• What is asked: Output the lines below exactly, please, from the first line until the line with "PART_GAP = 0.15", counting both.

• Recorded information:
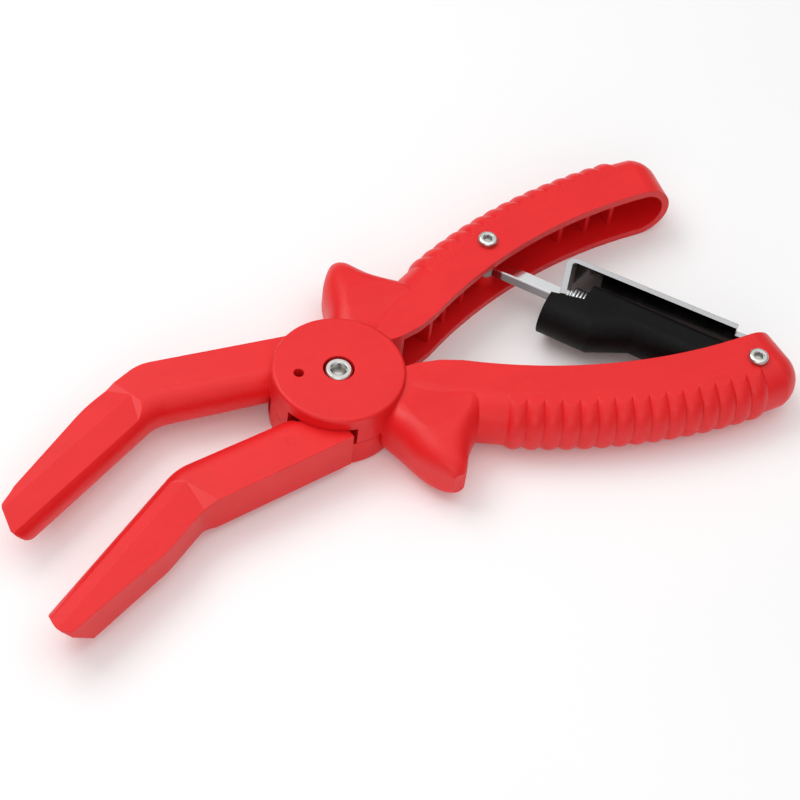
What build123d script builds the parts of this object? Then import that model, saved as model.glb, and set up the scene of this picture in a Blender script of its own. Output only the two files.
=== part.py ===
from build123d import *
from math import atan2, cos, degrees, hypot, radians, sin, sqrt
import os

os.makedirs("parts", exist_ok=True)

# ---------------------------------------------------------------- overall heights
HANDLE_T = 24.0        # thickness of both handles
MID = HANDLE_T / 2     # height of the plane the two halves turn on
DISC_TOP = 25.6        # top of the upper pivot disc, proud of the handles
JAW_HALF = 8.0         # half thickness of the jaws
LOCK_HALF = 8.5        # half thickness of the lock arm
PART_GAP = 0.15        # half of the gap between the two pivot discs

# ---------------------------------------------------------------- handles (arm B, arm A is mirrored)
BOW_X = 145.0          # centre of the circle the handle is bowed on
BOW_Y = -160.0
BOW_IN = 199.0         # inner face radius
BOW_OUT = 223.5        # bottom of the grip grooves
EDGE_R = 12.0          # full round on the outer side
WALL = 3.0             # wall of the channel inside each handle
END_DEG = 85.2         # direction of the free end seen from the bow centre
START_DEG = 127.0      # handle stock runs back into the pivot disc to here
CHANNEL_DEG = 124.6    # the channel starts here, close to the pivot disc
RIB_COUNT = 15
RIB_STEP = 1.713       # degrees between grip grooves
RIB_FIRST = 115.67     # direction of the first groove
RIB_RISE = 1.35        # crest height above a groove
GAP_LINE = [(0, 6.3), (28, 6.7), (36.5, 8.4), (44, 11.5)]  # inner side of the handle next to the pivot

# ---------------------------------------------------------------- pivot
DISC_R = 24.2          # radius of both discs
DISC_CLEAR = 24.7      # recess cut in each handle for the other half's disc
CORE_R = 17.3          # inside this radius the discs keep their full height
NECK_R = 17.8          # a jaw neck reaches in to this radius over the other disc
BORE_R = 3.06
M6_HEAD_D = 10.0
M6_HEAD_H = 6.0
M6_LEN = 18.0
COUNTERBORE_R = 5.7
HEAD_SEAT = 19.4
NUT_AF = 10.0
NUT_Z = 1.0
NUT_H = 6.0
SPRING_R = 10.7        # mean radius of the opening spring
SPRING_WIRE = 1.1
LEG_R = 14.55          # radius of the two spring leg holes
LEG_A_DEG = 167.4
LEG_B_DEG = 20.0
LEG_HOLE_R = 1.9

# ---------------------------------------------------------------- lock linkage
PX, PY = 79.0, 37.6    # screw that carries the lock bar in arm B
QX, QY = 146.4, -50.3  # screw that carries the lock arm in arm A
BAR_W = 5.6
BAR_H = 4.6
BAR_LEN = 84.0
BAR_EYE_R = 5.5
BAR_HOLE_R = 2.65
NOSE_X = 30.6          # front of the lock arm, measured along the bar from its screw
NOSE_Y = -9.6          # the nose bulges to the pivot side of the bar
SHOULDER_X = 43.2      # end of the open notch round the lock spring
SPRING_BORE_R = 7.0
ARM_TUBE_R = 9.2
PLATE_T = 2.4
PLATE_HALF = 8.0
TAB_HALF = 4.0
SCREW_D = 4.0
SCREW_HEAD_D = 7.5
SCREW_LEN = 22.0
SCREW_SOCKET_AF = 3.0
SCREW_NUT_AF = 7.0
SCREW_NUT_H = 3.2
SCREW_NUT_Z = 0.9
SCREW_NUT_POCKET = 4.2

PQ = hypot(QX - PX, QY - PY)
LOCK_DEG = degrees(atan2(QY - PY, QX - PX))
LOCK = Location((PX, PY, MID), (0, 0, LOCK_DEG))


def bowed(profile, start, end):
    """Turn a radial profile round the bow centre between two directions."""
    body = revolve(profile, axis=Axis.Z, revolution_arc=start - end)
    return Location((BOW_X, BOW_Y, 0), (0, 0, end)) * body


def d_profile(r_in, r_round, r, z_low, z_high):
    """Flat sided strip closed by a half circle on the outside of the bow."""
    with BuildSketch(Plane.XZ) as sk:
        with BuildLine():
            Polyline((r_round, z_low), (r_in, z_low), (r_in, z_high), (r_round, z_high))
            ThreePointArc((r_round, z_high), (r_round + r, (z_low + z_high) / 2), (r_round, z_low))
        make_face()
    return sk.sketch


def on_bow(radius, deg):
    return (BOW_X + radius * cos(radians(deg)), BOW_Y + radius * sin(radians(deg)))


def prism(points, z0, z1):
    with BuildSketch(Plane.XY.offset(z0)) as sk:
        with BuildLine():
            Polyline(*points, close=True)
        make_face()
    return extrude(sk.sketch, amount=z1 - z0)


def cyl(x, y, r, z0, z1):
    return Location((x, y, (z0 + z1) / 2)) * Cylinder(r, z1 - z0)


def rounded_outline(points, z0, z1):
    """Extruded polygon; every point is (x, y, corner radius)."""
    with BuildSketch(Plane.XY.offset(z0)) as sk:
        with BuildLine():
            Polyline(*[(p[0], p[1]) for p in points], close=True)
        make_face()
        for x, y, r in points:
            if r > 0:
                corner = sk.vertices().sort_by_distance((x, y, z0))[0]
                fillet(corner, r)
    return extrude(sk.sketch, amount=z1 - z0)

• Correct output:
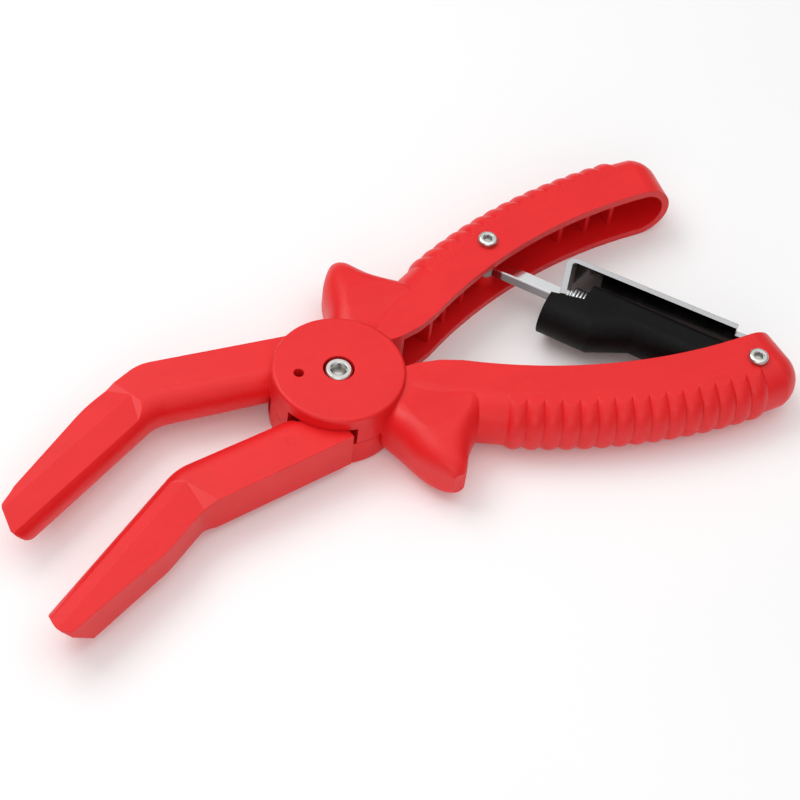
What build123d script builds the parts of this object? Then import that model, saved as model.glb, and set up the scene of this picture in a Blender script of its own. Output only the two files.
=== part.py ===
from build123d import *
from math import atan2, cos, degrees, hypot, radians, sin, sqrt
import os

os.makedirs("parts", exist_ok=True)

# ---------------------------------------------------------------- overall heights
HANDLE_T = 24.0        # thickness of both handles
MID = HANDLE_T / 2     # height of the plane the two halves turn on
DISC_TOP = 25.6        # top of the upper pivot disc, proud of the handles
JAW_HALF = 8.0         # half thickness of the jaws
LOCK_HALF = 8.5        # half thickness of the lock arm
PART_GAP = 0.15        # half of the gap between the two pivot discs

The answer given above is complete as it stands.